The current appearance of the villa on Cupákova Street (originally Vrchlického nábřeží) – a building with a valuable Art Nouveau facade inspired by folk architecture, architect unknown – is the result of a renovation of an older villa. An 1886 map of Řečkovice already shows a house in this spot, which was acquired in the early 20th century (probably around 1906) by the builder Antonín Cupák (1877–1940). Cupák lived here with his wife Helena and two children, and it is highly likely that he designed its Art Nouveau renovation himself. Although we do not know much about Cupák’s work, his 1911–1912 collaboration with the architect Emil Straka on the nearby more luxurious villa of Vlasta Müllerová (Cupákova 17, B135) is documented. Given this connection, another possible hypothesis is that Straka is the author of Cupák’s villa.

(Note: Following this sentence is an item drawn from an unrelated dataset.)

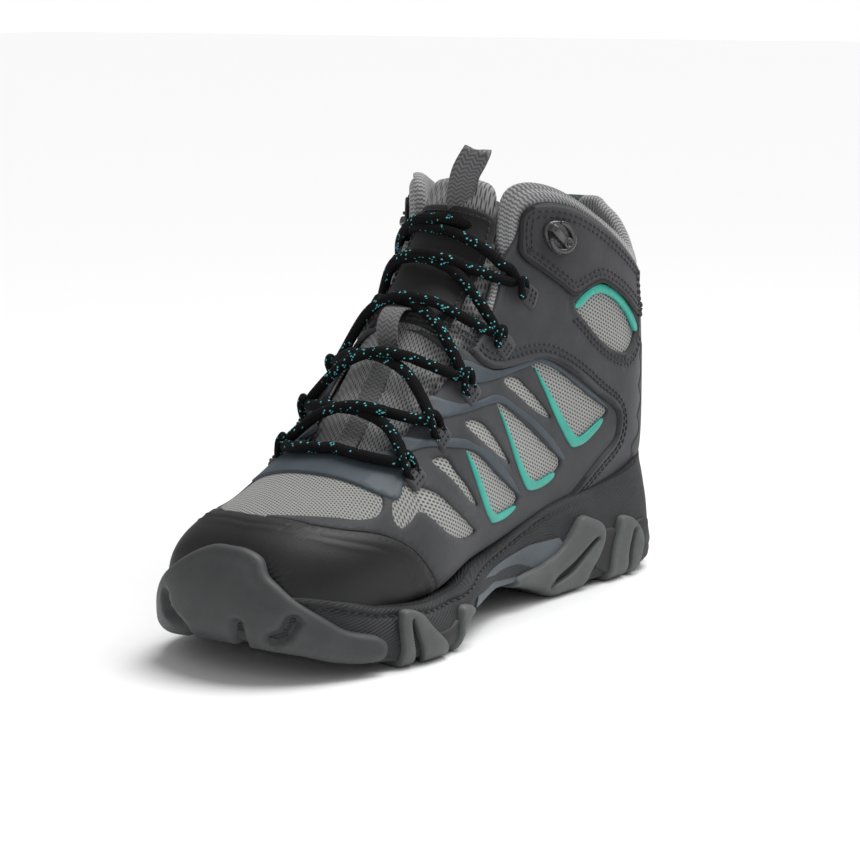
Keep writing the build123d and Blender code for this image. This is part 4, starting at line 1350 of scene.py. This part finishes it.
def heel_stay():
    inner = on_heel(rounded(STAY_EDGE, False, 5), 1)
    outer = on_heel(rounded(STAY_EDGE, False, 5), -1)
    loop = np.vstack([inner, outer[::-1]])
    return panel("heel_stay", HEEL, loop, lift=0.5, thick=1.2, edge=0.8, spacing=2.4,
                 material=STAY, uv=uv_side, sink=1.2)


def heel_strip():
    edge = [(137, 148), (136.5, 130), (135, 105)]
    inner = on_heel(rounded(edge, False, 5), 1)
    inner[:, 1] = 0.026
    outer = inner[::-1].copy()
    outer[:, 1] = -0.026
    # painted light: the heel strip takes the lighter copy of the charcoal nubuck
    return panel("heel_strip", HEEL, np.vstack([inner, outer]), lift=0.9, thick=1.0, edge=0.7,
                 spacing=2.0, material=NUBUCK_LIT, uv=uv_side, sink=1.2)


# ---------------------------------------------------------------- collar and lining
ROLL_DEPTH = 7.0


def collar_lines(side, count):
    """Chart points of the rim and of the roll's lower edge, from the throat to the back."""
    u = np.linspace(0, 1, count)
    lines = []
    for line in (RIM[side], ROLL_LOW[side]):
        dense = on_side(rounded(line, False, 14), side)
        dense = np.vstack([dense, [(dense[-1][0], 0.0 if side > 0 else 1.0)]])
        space = UPPER.at(dense)
        reach = running_length(space)
        chart = np.stack([np.interp(u * reach[-1], reach, dense[:, k]) for k in range(2)], axis=1)
        for _ in range(2):
            chart[1:-1] = (chart[:-2] + 2 * chart[1:-1] + chart[2:]) / 4
        lines.append(chart)
    return lines


def collar_roll():
    """The padded rim: a closed section carried from one throat edge round the back."""
    count = 60
    rings = []
    for side in (1, -1):
        rim, low = collar_lines(side, count)
        order = range(count) if side > 0 else range(count - 2, -1, -1)
        for i in order:
            outside = [low[i] * (1 - u) + rim[i] * u for u in np.linspace(0, 1, 9)]
            width = float(np.linalg.norm(UPPER.at([rim[i]]) - UPPER.at([low[i]])))
            bulge = min(3.2, 1.0 + width * 0.07)
            ring = []
            for k, chart in enumerate(outside[:-1]):
                u = k / 8
                ring.append(UPPER.at([chart], -1.3 + bulge * sin(pi * min(u * 1.15, 1)) ** 0.7)[0])
            top = UPPER.at([rim[i]], 0.0)[0]
            normal = UPPER.normals([rim[i]])[0]
            up = UPPER.at([rim[i]])[0] - UPPER.at([low[i]])[0]
            up /= max(np.linalg.norm(up), 1e-6)
            for angle in np.linspace(0.25, 0.95, 7) * pi:
                ring.append(top + normal * (-ROLL_DEPTH / 2 + ROLL_DEPTH / 2 * cos(angle))
                            + up * (3.6 * sin(angle) - 1.0))
            reach = 26.0
            for k in range(1, 9):
                u = k / 8
                pad = 1.5 * sin(pi * u)
                ring.append(top - up * reach * u * 0.9 - normal * (ROLL_DEPTH + pad - 1.2 * u))
            rings.append(ring)
    rings = np.array(rings)
    for end in (0, 1, 2):
        shrink = (0.35, 0.75, 0.93)[end]
        for index in (end, len(rings) - 1 - end):
            middle = rings[index].mean(axis=0)
            rings[index] = middle + (rings[index] - middle) * shrink
    step = np.linalg.norm(np.diff(rings, axis=0), axis=-1).mean(axis=1)
    run = np.concatenate([[0], np.cumsum(step)])
    around = running_length(rings[30])
    rows, cols = rings.shape[:2]
    faces = loft_faces(rows, cols, True)
    faces.append(tuple(reversed(range(cols))))
    faces.append(tuple((rows - 1) * cols + j for j in range(cols)))
    uv = np.stack([np.repeat(run[:, None], cols, 1), np.repeat(around[None], rows, 0)], axis=-1)
    return make_object("collar_roll", rings.reshape(-1, 3), faces, ROLL, uv.reshape(-1, 2))


def lining(side):
    throat = THROAT_EDGE[side]
    far = 0.02 if side > 0 else 0.98
    back = 0.0 if side > 0 else 1.0
    top = below_roll(side, 3.0)
    throat = throat[throat[:, 0] < BINDING_FROM]
    loop = [(0.03, far), (0.03, 0.5), (throat[0][0] - 0.005, 0.5), *throat.tolist(),
            *top.tolist(), (top[-1][0], back), (0.5, back)]
    return panel(f"lining_{MIRROR[side]}", UPPER, np.array(loop), lift=-6.6, thick=0.7, edge=0.5,
                 spacing=4.0, material=LINING, uv=uv_side, hem=3.0, sink=0.5)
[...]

Other buildings that have been stylistically compared to Cupák’s villa are the family house at Riegrova 4 by an unknown architect (primarily due to the similar shape of the gable with wooden beams and brackets) and Dušan Jurkovič’s apartment building for Benedikt Škarda at Dvořákova 10 (B033), which made use of similar ‘little square windows’ in the fanlights. Jurkovič, whose buildings are stylistically similar to Cupák’s villa, was also involved in the construction of the aforementioned villa for Vlasta Müllerová, apparently designing its decorative elements. The architect behind the renovation of Cupák’s villa in Řečkovice thus remains unclear, although the working connections between the builder Antonín Cupák and the architects Emil Straka and Dušan Jurkovič are certainly not entirely coincidental in this respect.
The single-storey villa sits on a square ground plan, with a rectangular veranda protruding into the garden. It has a distinctive facade with a contrasting combination of fair-faced bricks, smooth plaster and rough stucco. While the quoins on the corners of the villa and its central avant-corps are made of stucco, the simple rectangular window chambranles and horizontal bands in the brick facade are made of smooth plaster. The symmetrical street elevation is dominated by a central avant-corps crowned by a gable. The balcony on the gable’s attic floor is bounded by a sparingly decorated metal railing. The gable, covered by an overhanging sheet-metal roof, is held up by beams decorated with fine vegetal wood carvings and resting on a trio of corbels. It is decorated with a distinctive semi-circular window pediment adorned with a trio of voussoirs, and in the inner field also with a motif of the rising sun. Pediments also decorate the original ground-floor windows. The building’s original interior layout is not exactly known, but after 1928 – when the owner’s son Antonín Cupák Jr. (1903–1945) and his wife Ludmila also began to live in the villa – it was probably divided into two apartments, one on the ground floor and one in the attic. This layout is nevertheless only documented in plans made in 1964 and 1965 for the purpose of installing water and sewage systems.
The villa played a role in a tragic event of the Second World War. In the summer of 1942, Antonín Cupák Jr. and Karel Gromeš hid two paratroopers of the Silver B group, Jan Zemek and Vladimír Škach, in the garden shed in complete secrecy, not telling even their own families. They were betrayed, however, and in December 1942 Cupák, his wife and older daughter, and several others who had helped the paratroopers were arrested by the Gestapo for supporting the resistance. In 1945. Cupák and Gromeš were executed without trial at the Nazi concentration camp in Flossenbürg, Bavaria. Ludmila Cupáková and her daughters escaped the death penalty and eventually returned home. The street was renamed in Antonín Cupák’s honour in 1946, and in 2020 a plaque commemorating him and Karel Gromeš and their involvement in the resistance was ceremonially unveiled on the building’s facade. The villa is currently used for offices. The historic facade retains its original form and is thus a valuable example of Art Nouveau architecture based on folk tradition.